Funny that Stephen Pace mentioned it. I totally wanted to take a picture of that inconsiderate bitch for posting and mockery. I also quoted Sartre’s “Hell is other people.” It’s like these people were all there, right inside my head.
As I said last night, I go to a LOT of concerts. Live music is one of the things in this world that makes me truly happy. That’s why I get so angry when obnoxious fuckers like this ruin it for those around them. Several of the noters above said something akin to, “That’s why I don’t go to concerts anymore.” I hate the idea of douchebags depriving me of enjoyable live shows. There’s got to be some way to get them to behave properly, rather than simply capitulating and letting them take away something that I love.

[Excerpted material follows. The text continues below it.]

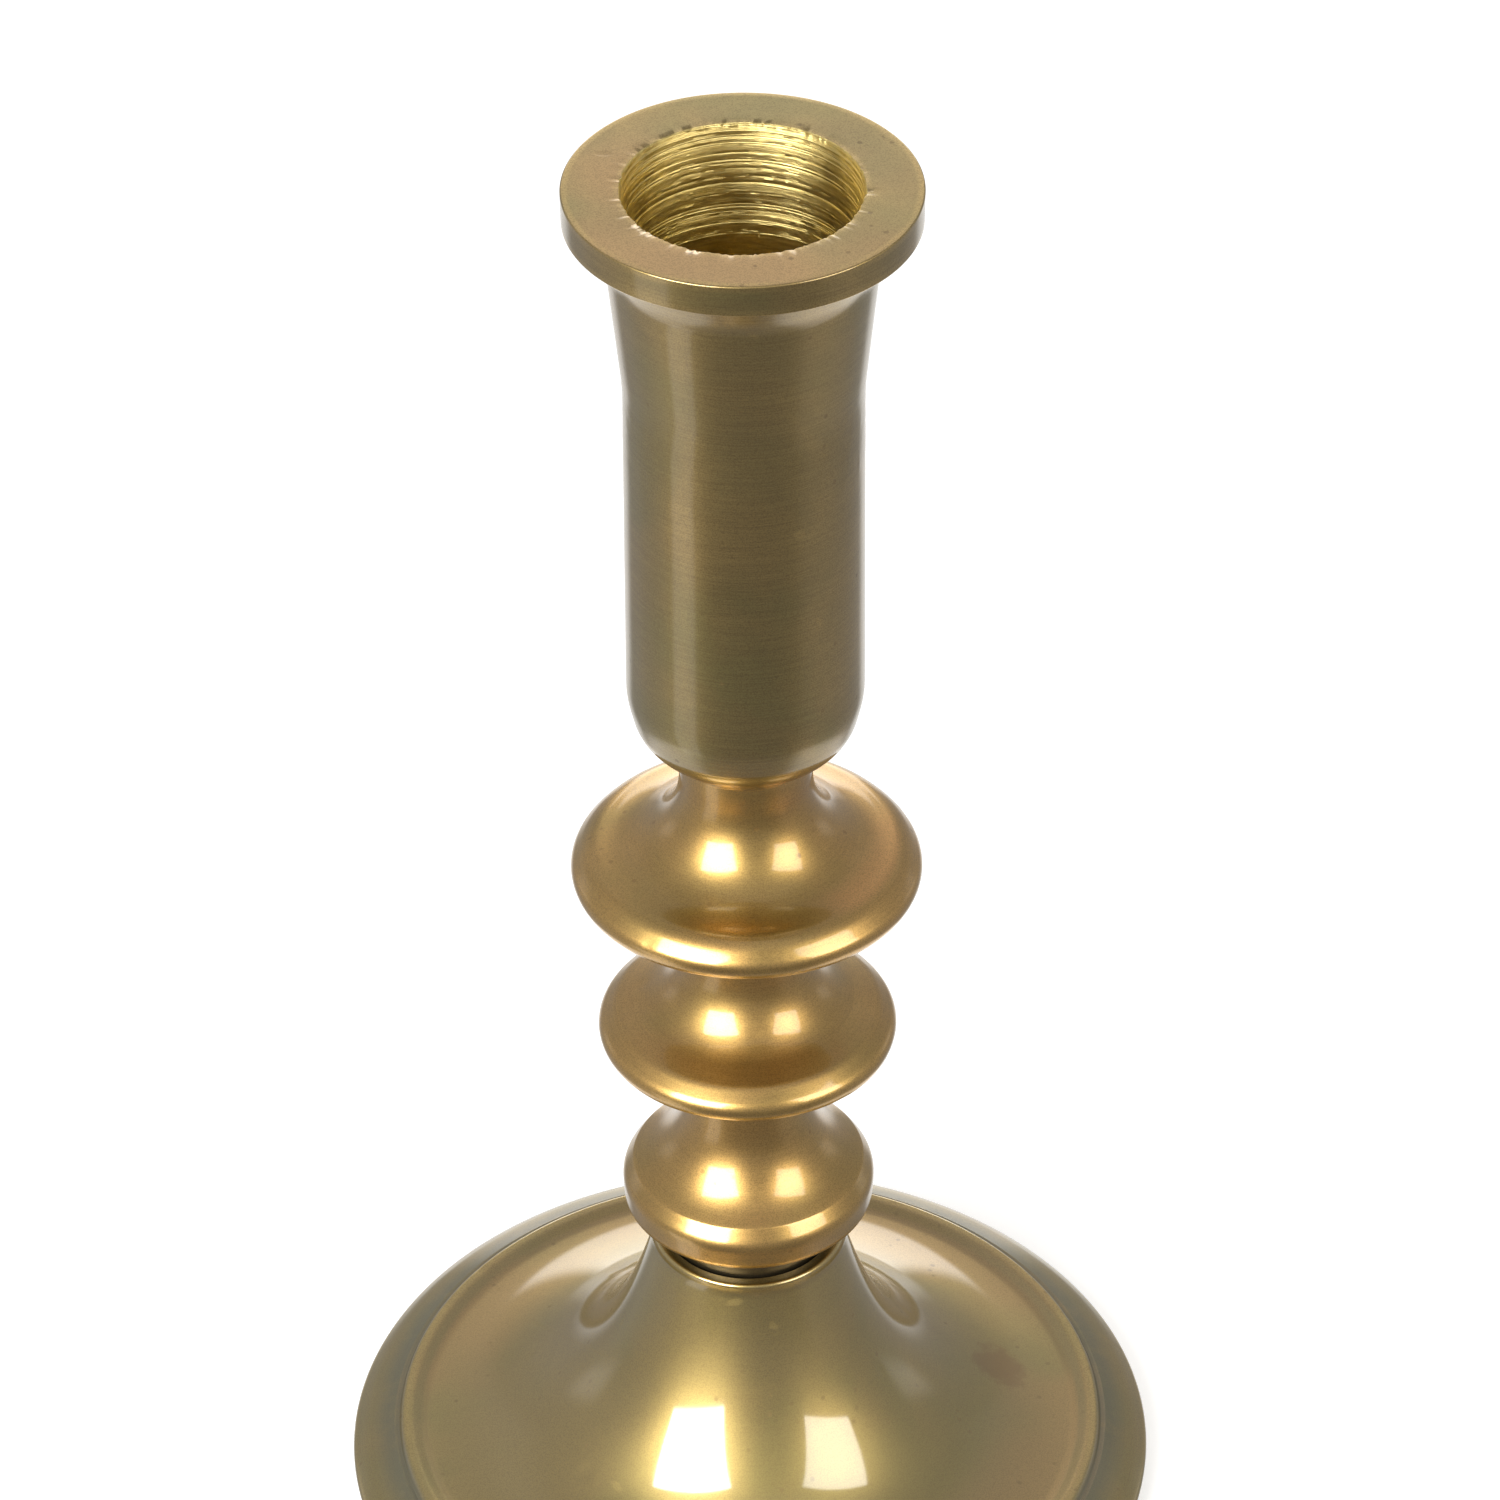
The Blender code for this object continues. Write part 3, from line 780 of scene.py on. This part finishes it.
def base_foot(material, inside):
    """The foot: trumpet, dish, ridge, groove, band and rim outside, and a dull hollow inside."""
    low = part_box("base_foot")[0]
    points = [
        FOOT_RECESS,
        (FOOT_RECESS[0], FOOT_NECK[1], 0.12),
        (*FOOT_NECK, 0.35),
        *[tuple(point[:2]) for point in foot_curve()],
        (35.9, 4.85, 1.4),
        (36.9, 4.85, 0.42),
        (37.3, 4.1, 0.15),
        (37.8, 4.1, 0.25),
        (40.8, 2.6, 5.0),
        (42.9, 0.75, 0.9),
        (41.6, 0, 0.2),
        (FOOT_LAND[0], 0, 0.2),
        FOOT_LAND,
        *foot_hollow(),
        FOOT_WEB,
        (ROD_HOLE, FOOT_WEB[1]),
        (ROD_HOLE, FOOT_RECESS[1]),
    ]
    piece = turned("turned_base_foot", points, low.z, [material, inside], segments=360)
    hand_finish(piece, 0.045, 16.0, 5)
    dents(piece, 16, 11, low.z + 1.0 * MM)
    for face in piece.data.polygons:
        outward = face.normal.dot(face.center - Vector((0, 0, low.z - UNDER_FOOT * MM)))
        radius = math.hypot(face.center.x, face.center.y)
        if outward < 0 and radius < FOOT_LAND[0] * MM + 0.1 * MM and radius > ROD_HOLE * MM:
            face.material_index = 1
    shade(piece)
    place(piece, "base_foot", "foot_brass")
    return piece


ROD_THREAD_PITCH = 1.0
ROD_THREAD_DEPTH = 0.55
ROD_THREAD_LENGTH = 15.0
ROD_RADIUS = 3.0
ROD_CHAMFER = 0.6


def tie_rod(steel):
    """The rod, with a real helical thread cut on the end that the nut is on."""
    low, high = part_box("tie_rod")
    length = (high.z - low.z) / MM
    step = ROD_THREAD_PITCH / 10
    rows = math.ceil(ROD_THREAD_LENGTH / step)
    side = [(ROD_RADIUS, row * step) for row in range(rows)]
    top = [(ROD_RADIUS, length - ROD_CHAMFER), (ROD_RADIUS - ROD_CHAMFER, length), (0, length)]
    points = [(0, 0), *side, *top]
    piece = turned("threaded_tie_rod", points, low.z, [steel], segments=72, longest=2.0)
    places, _ = mesh_points(piece)
    radii = np.linalg.norm(places[:, :2], axis=1)
    heights = (places[:, 2] - low.z) / MM
    turn = np.arctan2(places[:, 1], places[:, 0]) / TURN
    phase = (heights / ROD_THREAD_PITCH - turn) % 1.0
    groove = np.clip(1.35 - np.abs(phase - 0.5) * 3.4, 0, 1) * ROD_THREAD_DEPTH
    groove *= np.clip((ROD_THREAD_LENGTH - heights) / ROD_THREAD_PITCH, 0, 1)
    ends = np.clip(ROD_CHAMFER - heights, 0, ROD_CHAMFER)
    radius = ROD_RADIUS - np.maximum(groove, ends)
    outside = radii > (ROD_RADIUS - 0.01) * MM
    scale = np.where(outside & (heights < ROD_THREAD_LENGTH), radius * MM / np.maximum(radii, 1e-9), 1.0)
    places[:, :2] *= scale[:, None]
    set_points(piece, places)
    shade(piece)
    place(piece, "tie_rod", "steel")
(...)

Oddly, my sister and were talking about this kind of bad audience experience yesterday. And we find, no matter how obnoxious that other person is being, that it’s really hard for us to confront that for spoiling the concert/play/etc for the rest of us. Maybe mamma raised her girls up *too* politely. Kudos, Wil, for at least making the attempt. I bet many fellow non-dicks in the audience appreciated the effort.
You’re so totally right! I saw Morissey there about this time last year and we fortunately didn’t have a problem. Why? Because from my experience, the real fans sit in the back. The “entitled” ones that feel it’s their right to act like jackasses sit in front (someone above said “event whores”… I think that’s the perfect description).
People who can’t afford the good seats usually are there for the music only, not looking cool or getting wasted. Ultimately this sucks for the real fans that CAN afford to sit closer, but Moz sounded great from the back. I couldn’t see him as well, but I HEARD him.
PS. My rule for calling people while at concerts? You don’t speak. They already know where you are, just hold the phone up and let them listen for a bit. That’s all they care about anyway.